=== Directive ===
Repeat the material exactly, every line of it.
==*==
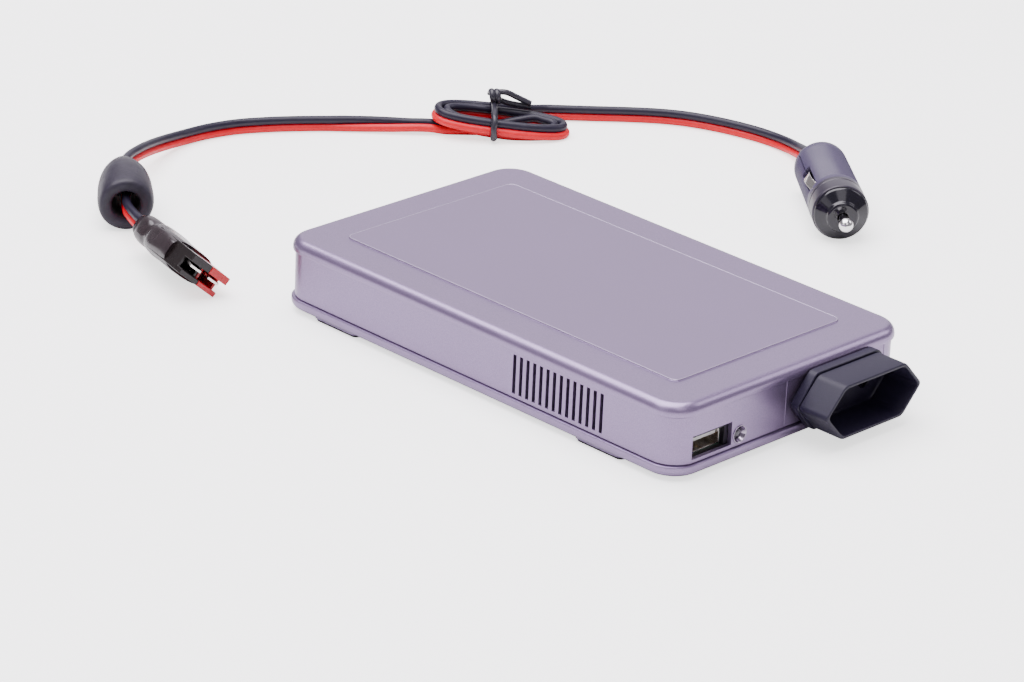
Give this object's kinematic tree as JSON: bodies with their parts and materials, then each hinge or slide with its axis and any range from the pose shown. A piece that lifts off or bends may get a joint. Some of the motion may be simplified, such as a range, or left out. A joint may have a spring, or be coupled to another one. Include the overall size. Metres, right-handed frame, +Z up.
{
  "type": "power inverter",
  "caption": "Slim metal-cased power inverter with a recessed mains socket, USB port and side vents, and a detached two-core lead with a vehicle plug.",
  "frame": {"origin": "middle of the case's underside, at the height of the feet, the lead not counted", "axes": "+Z up, +Y along the long side from the outlet end to the cable end, +X to the right seen from the outlet end"},
  "size_m": [0.2475, 0.3054, 0.0242],
  "materials": {
    "case": "satin metallic grey with a fine grain",
    "socket_black": "satin",
    "bright_metal": "bright nickel",
    "black_gloss": "gloss",
    "red_gloss": "gloss",
    "foot_rubber": "matt",
    "lamp_lens": "clear",
    "board_green": "solder mask",
    "winding_copper": "enamelled copper",
    "ferrite_grey": "matt",
    "heatsink_metal": "mill",
    "component_black": "matt",
    "screw_steel": "zinc plated",
    "shrink_sleeve": "semi-gloss",
    "plug_body": "satin",
    "cord_jacket": "satin, one core black and one red",
    "fuse_glass": "clear"
  },
  "bodies": {
    "case": {"top_cover": "case", "bottom_tray": "case", "wall_band": "case", "outlet_plate": "case", "socket_flange": "socket_black", "socket_shroud": "socket_black", "socket_contact_left": "bright_metal", "socket_contact_right": "bright_metal", "usb_shell": "bright_metal", "usb_tongue": "black_gloss", "led_bezel": "bright_metal", "led_lens": "lamp_lens", "inlet_housing_black": "black_gloss", "inlet_housing_red": "red_gloss", "inlet_contact_black": "bright_metal", "inlet_contact_red": "bright_metal", "power_switch_frame": "black_gloss", "main_board": "board_green", "transformer_core": "ferrite_grey", "transformer_winding": "winding_copper", "bulk_capacitor": "component_black", "input_capacitor": "component_black", "heatsink_input": "heatsink_metal", "heatsink_output": "heatsink_metal", "transistor_input": "component_black", "transistor_output": "component_black", "output_choke": "winding_copper", "blower_housing": "component_black", "foot_1": "foot_rubber", "foot_2": "foot_rubber", "foot_3": "foot_rubber", "foot_4": "foot_rubber", "case_screw_1": "screw_steel", "case_screw_2": "screw_steel", "case_screw_3": "screw_steel", "case_screw_4": "screw_steel"},
    "rocker": {"power_switch_rocker": "socket_black"},
    "blower_wheel": {"blower_impeller": "component_black"},
    "lead": {"cord_run_ferrite_side": "cord_jacket", "cord_run_plug_side": "cord_jacket", "cord_hank": "cord_jacket", "hank_tie": "foot_rubber", "ferrite_core": "ferrite_grey", "ferrite_sleeve": "shrink_sleeve", "connector_boot": "shrink_sleeve", "connector_housing_black": "black_gloss", "connector_housing_red": "red_gloss", "connector_contact_black": "bright_metal", "connector_contact_red": "bright_metal", "plug_body_upper": "plug_body", "plug_body_lower": "plug_body", "plug_spring": "screw_steel"},
    "nose_cap": {"plug_collar": "plug_body", "plug_nose": "black_gloss"},
    "plug_pin_set": {"plug_pin": "bright_metal", "plug_fuse": "fuse_glass"},
    "side_contact_left": {"side_contact_left": "bright_metal"},
    "side_contact_right": {"side_contact_right": "bright_metal"}
  },
  "joints": [
    {"name": "power_switch_rock", "type": "hinge", "parent": "case", "child": "rocker", "pos_m": [0.02, 0.08983, 0.0122], "axis": [0, 0, -1], "range_deg": [0, 14]},
    {"name": "blower_spin", "type": "hinge", "parent": "case", "child": "blower_wheel", "pos_m": [-0.0235, -0.0288, 0.012], "axis": [0, 0, 1], "continuous": true},
    {"name": "lead_slide", "type": "slide", "parent": "case", "child": "lead", "axis": [0, 1, 0], "range_m": [0, 0.05]},
    {"name": "nose_cap_turn", "type": "hinge", "parent": "lead", "child": "nose_cap", "pos_m": [0.12924, 0.02055, 0.0095], "axis": [-0.63, -0.7766, 0], "continuous": true},
    {"name": "plug_pin_press", "type": "slide", "parent": "lead", "child": "plug_pin_set", "axis": [0.63, 0.7766, 0], "range_m": [0, 0.003], "stiffness_N_per_m": 400, "springref_m": -0.003},
    {"name": "side_contact_left_press", "type": "hinge", "parent": "lead", "child": "side_contact_left", "pos_m": [0.13774, 0.04134, 0.01325], "axis": [0.3883, -0.315, 0.866], "range_deg": [0, 8], "stiffness_Nm_per_rad": 0.05, "springref_deg": -5.73},
    {"name": "side_contact_right_press", "type": "hinge", "parent": "lead", "child": "side_contact_right", "pos_m": [0.14783, 0.03315, 0.00575], "axis": [-0.3883, 0.315, -0.866], "range_deg": [0, 8], "stiffness_Nm_per_rad": 0.05, "springref_deg": -5.73}
  ]
}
==*==
=== Exercise output ===
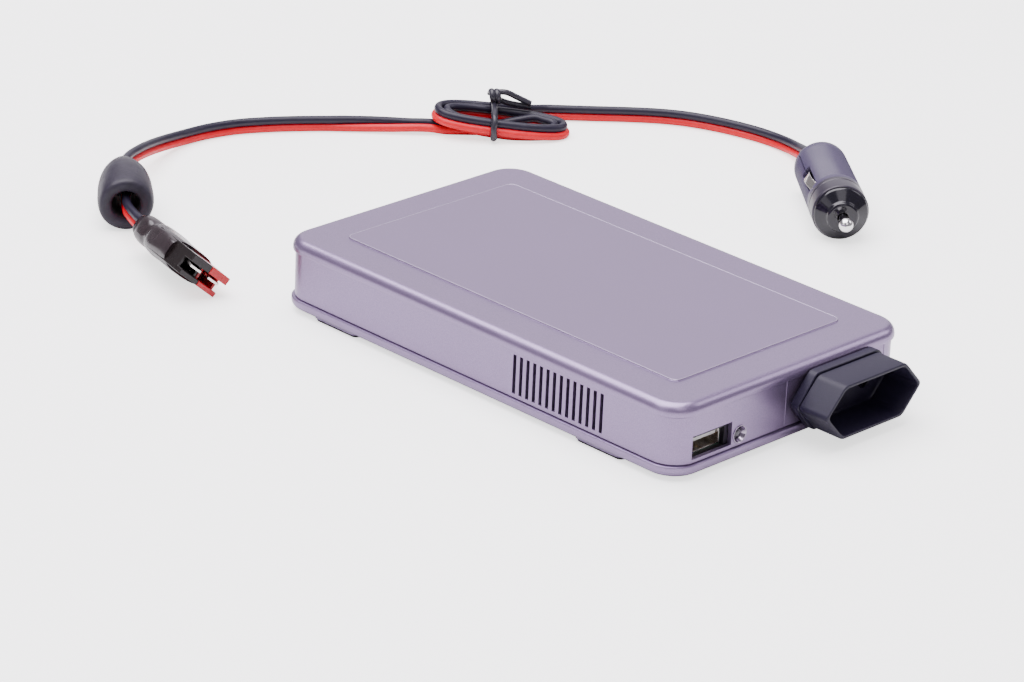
Give this object's kinematic tree as JSON: bodies with their parts and materials, then each hinge or slide with its axis and any range from the pose shown. A piece that lifts off or bends may get a joint. Some of the motion may be simplified, such as a range, or left out. A joint may have a spring, or be coupled to another one. Include the overall size. Metres, right-handed frame, +Z up.
{
  "type": "power inverter",
  "caption": "Slim metal-cased power inverter with a recessed mains socket, USB port and side vents, and a detached two-core lead with a vehicle plug.",
  "frame": {"origin": "middle of the case's underside, at the height of the feet, the lead not counted", "axes": "+Z up, +Y along the long side from the outlet end to the cable end, +X to the right seen from the outlet end"},
  "size_m": [0.2475, 0.3054, 0.0242],
  "materials": {
    "case": "satin metallic grey with a fine grain",
    "socket_black": "satin",
    "bright_metal": "bright nickel",
    "black_gloss": "gloss",
    "red_gloss": "gloss",
    "foot_rubber": "matt",
    "lamp_lens": "clear",
    "board_green": "solder mask",
    "winding_copper": "enamelled copper",
    "ferrite_grey": "matt",
    "heatsink_metal": "mill",
    "component_black": "matt",
    "screw_steel": "zinc plated",
    "shrink_sleeve": "semi-gloss",
    "plug_body": "satin",
    "cord_jacket": "satin, one core black and one red",
    "fuse_glass": "clear"
  },
  "bodies": {
    "case": {"top_cover": "case", "bottom_tray": "case", "wall_band": "case", "outlet_plate": "case", "socket_flange": "socket_black", "socket_shroud": "socket_black", "socket_contact_left": "bright_metal", "socket_contact_right": "bright_metal", "usb_shell": "bright_metal", "usb_tongue": "black_gloss", "led_bezel": "bright_metal", "led_lens": "lamp_lens", "inlet_housing_black": "black_gloss", "inlet_housing_red": "red_gloss", "inlet_contact_black": "bright_metal", "inlet_contact_red": "bright_metal", "power_switch_frame": "black_gloss", "main_board": "board_green", "transformer_core": "ferrite_grey", "transformer_winding": "winding_copper", "bulk_capacitor": "component_black", "input_capacitor": "component_black", "heatsink_input": "heatsink_metal", "heatsink_output": "heatsink_metal", "transistor_input": "component_black", "transistor_output": "component_black", "output_choke": "winding_copper", "blower_housing": "component_black", "foot_1": "foot_rubber", "foot_2": "foot_rubber", "foot_3": "foot_rubber", "foot_4": "foot_rubber", "case_screw_1": "screw_steel", "case_screw_2": "screw_steel", "case_screw_3": "screw_steel", "case_screw_4": "screw_steel"},
    "rocker": {"power_switch_rocker": "socket_black"},
    "blower_wheel": {"blower_impeller": "component_black"},
    "lead": {"cord_run_ferrite_side": "cord_jacket", "cord_run_plug_side": "cord_jacket", "cord_hank": "cord_jacket", "hank_tie": "foot_rubber", "ferrite_core": "ferrite_grey", "ferrite_sleeve": "shrink_sleeve", "connector_boot": "shrink_sleeve", "connector_housing_black": "black_gloss", "connector_housing_red": "red_gloss", "connector_contact_black": "bright_metal", "connector_contact_red": "bright_metal", "plug_body_upper": "plug_body", "plug_body_lower": "plug_body", "plug_spring": "screw_steel"},
    "nose_cap": {"plug_collar": "plug_body", "plug_nose": "black_gloss"},
    "plug_pin_set": {"plug_pin": "bright_metal", "plug_fuse": "fuse_glass"},
    "side_contact_left": {"side_contact_left": "bright_metal"},
    "side_contact_right": {"side_contact_right": "bright_metal"}
  },
  "joints": [
    {"name": "power_switch_rock", "type": "hinge", "parent": "case", "child": "rocker", "pos_m": [0.02, 0.08983, 0.0122], "axis": [0, 0, -1], "range_deg": [0, 14]},
    {"name": "blower_spin", "type": "hinge", "parent": "case", "child": "blower_wheel", "pos_m": [-0.0235, -0.0288, 0.012], "axis": [0, 0, 1], "continuous": true},
    {"name": "lead_slide", "type": "slide", "parent": "case", "child": "lead", "axis": [0, 1, 0], "range_m": [0, 0.05]},
    {"name": "nose_cap_turn", "type": "hinge", "parent": "lead", "child": "nose_cap", "pos_m": [0.12924, 0.02055, 0.0095], "axis": [-0.63, -0.7766, 0], "continuous": true},
    {"name": "plug_pin_press", "type": "slide", "parent": "lead", "child": "plug_pin_set", "axis": [0.63, 0.7766, 0], "range_m": [0, 0.003], "stiffness_N_per_m": 400, "springref_m": -0.003},
    {"name": "side_contact_left_press", "type": "hinge", "parent": "lead", "child": "side_contact_left", "pos_m": [0.13774, 0.04134, 0.01325], "axis": [0.3883, -0.315, 0.866], "range_deg": [0, 8], "stiffness_Nm_per_rad": 0.05, "springref_deg": -5.73},
    {"name": "side_contact_right_press", "type": "hinge", "parent": "lead", "child": "side_contact_right", "pos_m": [0.14783, 0.03315, 0.00575], "axis": [-0.3883, 0.315, -0.866], "range_deg": [0, 8], "stiffness_Nm_per_rad": 0.05, "springref_deg": -5.73}
  ]
}